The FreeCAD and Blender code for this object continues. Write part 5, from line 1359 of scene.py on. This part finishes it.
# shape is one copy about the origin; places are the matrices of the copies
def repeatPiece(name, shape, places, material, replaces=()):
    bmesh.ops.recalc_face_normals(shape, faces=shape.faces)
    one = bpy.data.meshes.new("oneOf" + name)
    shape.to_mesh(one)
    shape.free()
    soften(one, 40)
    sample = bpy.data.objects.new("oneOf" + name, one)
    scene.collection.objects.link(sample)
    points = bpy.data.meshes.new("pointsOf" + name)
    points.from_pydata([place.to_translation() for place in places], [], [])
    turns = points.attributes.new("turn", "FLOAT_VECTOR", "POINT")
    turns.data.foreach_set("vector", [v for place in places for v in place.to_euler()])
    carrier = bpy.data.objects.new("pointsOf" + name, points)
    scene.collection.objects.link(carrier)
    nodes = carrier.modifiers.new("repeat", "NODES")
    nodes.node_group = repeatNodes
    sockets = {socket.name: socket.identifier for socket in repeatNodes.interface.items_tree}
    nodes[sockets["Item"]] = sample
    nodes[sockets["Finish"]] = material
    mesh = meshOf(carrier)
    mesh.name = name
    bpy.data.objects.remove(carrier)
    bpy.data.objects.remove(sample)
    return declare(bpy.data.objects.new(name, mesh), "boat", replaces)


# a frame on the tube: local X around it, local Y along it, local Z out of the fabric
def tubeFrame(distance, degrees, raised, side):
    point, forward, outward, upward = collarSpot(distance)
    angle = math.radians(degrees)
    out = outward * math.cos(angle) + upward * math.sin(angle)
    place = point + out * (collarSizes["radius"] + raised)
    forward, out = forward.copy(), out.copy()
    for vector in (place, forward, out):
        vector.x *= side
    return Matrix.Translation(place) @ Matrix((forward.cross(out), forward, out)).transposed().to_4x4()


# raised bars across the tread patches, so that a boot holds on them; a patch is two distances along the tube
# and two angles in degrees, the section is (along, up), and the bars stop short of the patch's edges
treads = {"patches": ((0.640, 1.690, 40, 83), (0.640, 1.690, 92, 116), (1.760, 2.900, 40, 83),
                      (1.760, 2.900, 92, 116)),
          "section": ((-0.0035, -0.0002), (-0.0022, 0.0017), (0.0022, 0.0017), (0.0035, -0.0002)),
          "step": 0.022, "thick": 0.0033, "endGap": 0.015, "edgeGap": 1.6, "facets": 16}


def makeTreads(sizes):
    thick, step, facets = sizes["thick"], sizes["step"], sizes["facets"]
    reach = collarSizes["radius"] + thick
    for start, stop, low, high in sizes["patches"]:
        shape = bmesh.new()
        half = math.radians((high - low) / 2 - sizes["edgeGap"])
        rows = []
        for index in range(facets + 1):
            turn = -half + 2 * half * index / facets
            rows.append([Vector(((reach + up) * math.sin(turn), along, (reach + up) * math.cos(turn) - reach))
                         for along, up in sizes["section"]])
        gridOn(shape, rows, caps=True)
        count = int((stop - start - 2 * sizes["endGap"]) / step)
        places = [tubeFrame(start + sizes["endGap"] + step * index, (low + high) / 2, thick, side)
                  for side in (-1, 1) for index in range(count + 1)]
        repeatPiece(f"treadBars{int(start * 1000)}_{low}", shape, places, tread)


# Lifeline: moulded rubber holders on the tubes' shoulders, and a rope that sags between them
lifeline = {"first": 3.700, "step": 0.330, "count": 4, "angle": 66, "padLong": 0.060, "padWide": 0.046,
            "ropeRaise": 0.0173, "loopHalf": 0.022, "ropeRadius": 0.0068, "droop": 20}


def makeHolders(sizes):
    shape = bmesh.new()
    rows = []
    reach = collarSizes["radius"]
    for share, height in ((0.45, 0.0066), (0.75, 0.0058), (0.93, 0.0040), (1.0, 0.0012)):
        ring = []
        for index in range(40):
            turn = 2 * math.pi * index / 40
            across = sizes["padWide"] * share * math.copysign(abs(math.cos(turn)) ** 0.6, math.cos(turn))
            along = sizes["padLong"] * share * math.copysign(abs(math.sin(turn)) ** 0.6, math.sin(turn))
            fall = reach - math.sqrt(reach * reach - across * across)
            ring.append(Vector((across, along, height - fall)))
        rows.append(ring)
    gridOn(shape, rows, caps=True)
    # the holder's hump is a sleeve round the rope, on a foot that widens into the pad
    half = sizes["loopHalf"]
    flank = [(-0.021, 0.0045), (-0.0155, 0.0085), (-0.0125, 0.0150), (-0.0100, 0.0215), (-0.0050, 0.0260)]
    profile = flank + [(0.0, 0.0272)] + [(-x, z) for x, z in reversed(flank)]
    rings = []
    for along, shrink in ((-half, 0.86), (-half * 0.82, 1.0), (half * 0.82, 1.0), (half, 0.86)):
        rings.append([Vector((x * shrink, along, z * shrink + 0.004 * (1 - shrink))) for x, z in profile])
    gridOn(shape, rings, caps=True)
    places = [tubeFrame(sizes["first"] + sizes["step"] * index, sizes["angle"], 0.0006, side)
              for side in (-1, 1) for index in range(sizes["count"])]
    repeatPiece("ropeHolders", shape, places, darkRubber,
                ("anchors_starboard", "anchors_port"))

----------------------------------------

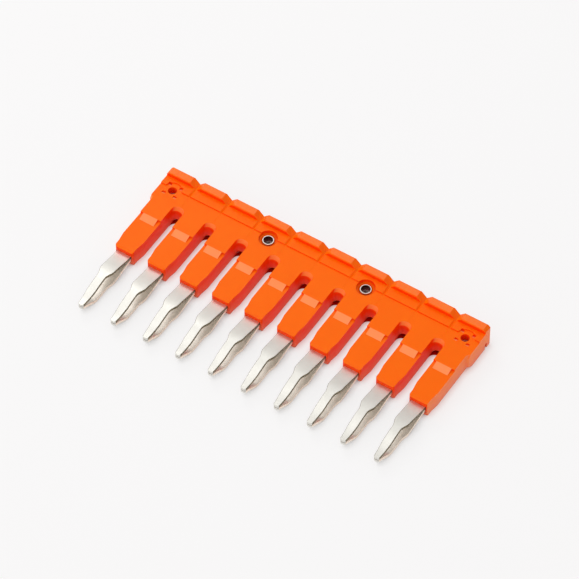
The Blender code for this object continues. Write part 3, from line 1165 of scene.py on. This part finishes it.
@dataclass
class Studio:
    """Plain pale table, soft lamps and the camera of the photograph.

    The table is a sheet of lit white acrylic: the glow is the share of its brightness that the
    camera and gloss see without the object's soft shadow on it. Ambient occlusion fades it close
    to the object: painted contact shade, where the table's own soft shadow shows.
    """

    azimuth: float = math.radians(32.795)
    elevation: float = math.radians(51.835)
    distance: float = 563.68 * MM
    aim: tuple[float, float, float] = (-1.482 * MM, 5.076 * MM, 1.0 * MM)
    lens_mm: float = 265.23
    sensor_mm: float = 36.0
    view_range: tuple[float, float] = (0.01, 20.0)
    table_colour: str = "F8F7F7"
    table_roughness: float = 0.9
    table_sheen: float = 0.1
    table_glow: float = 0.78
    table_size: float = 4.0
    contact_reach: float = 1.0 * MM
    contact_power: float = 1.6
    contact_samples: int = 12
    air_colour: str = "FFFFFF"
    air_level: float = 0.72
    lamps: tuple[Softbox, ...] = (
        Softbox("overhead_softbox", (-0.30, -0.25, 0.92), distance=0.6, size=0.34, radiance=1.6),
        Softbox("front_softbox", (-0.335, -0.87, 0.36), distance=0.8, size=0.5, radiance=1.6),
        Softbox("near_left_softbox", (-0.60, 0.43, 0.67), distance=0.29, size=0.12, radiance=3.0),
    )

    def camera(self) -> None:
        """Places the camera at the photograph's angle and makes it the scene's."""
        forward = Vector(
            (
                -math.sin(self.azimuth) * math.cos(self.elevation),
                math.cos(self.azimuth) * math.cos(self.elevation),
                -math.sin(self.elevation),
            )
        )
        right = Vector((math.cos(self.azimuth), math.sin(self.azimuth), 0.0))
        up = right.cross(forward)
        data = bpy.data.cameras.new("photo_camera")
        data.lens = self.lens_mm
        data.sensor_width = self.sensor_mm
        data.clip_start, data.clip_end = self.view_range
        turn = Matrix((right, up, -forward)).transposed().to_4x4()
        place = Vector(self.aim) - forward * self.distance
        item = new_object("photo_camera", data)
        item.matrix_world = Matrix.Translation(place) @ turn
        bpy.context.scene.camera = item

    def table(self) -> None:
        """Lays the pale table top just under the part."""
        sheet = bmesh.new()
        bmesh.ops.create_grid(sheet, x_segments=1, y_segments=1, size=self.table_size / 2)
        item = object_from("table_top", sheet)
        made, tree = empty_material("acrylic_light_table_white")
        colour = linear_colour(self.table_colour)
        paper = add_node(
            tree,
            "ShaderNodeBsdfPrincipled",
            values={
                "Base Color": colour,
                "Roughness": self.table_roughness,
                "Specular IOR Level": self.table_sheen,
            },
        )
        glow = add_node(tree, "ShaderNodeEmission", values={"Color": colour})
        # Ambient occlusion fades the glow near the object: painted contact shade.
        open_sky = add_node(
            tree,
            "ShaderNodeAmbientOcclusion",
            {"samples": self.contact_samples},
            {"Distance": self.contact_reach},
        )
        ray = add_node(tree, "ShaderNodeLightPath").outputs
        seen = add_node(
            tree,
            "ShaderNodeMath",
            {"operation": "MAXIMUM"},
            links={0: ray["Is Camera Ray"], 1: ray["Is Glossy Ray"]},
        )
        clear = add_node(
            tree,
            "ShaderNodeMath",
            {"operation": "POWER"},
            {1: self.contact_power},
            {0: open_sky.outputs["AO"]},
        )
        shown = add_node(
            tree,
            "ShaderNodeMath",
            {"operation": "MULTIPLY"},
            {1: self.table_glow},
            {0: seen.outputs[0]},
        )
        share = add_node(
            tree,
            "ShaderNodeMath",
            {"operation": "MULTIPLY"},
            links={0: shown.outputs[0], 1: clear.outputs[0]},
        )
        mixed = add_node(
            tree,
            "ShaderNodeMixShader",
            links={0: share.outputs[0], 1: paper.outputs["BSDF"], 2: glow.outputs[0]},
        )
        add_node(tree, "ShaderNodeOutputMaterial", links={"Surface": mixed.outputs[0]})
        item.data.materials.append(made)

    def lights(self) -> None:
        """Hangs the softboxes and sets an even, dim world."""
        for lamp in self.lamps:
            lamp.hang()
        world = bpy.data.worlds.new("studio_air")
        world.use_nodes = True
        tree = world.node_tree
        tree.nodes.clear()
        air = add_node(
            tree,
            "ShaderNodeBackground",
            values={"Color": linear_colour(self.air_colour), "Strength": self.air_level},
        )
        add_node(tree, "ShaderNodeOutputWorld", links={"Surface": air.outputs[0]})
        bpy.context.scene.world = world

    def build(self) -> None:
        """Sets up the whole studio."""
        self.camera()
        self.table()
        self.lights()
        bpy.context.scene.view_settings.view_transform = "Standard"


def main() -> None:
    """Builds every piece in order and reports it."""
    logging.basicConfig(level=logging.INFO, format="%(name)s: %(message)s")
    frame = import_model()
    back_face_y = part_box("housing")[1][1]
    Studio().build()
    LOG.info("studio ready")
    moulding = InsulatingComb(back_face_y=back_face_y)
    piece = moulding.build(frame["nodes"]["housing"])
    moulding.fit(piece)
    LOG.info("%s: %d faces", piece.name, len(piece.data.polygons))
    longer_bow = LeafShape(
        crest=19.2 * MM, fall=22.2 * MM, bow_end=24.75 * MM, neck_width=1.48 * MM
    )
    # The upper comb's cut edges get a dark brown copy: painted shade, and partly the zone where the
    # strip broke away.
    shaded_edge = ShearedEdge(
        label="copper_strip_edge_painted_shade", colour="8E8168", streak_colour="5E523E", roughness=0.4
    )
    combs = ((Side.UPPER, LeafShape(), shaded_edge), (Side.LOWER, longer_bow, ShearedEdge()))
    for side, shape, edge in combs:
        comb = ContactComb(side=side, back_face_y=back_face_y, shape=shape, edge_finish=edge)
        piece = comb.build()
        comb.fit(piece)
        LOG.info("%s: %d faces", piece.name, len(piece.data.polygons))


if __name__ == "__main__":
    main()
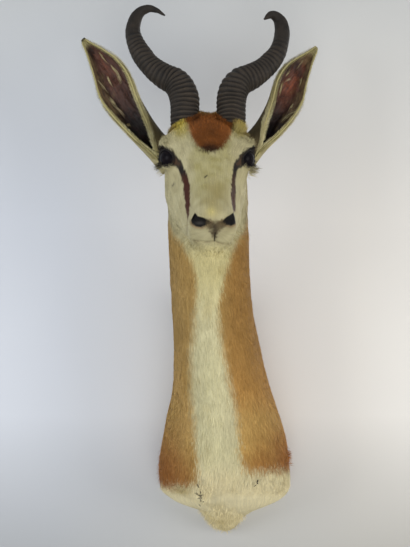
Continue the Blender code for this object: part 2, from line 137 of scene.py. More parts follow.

----------------------------------------

- PROBLEM DETAILS
Reproduce each line of the entries in which the word "Write" is found.

- SOLUTION FOR THIS TASK
The FreeCAD and Blender code for this object continues. Write part 5, from line 1359 of scene.py on. This part finishes it.
The Blender code for this object continues. Write part 3, from line 1165 of scene.py on. This part finishes it.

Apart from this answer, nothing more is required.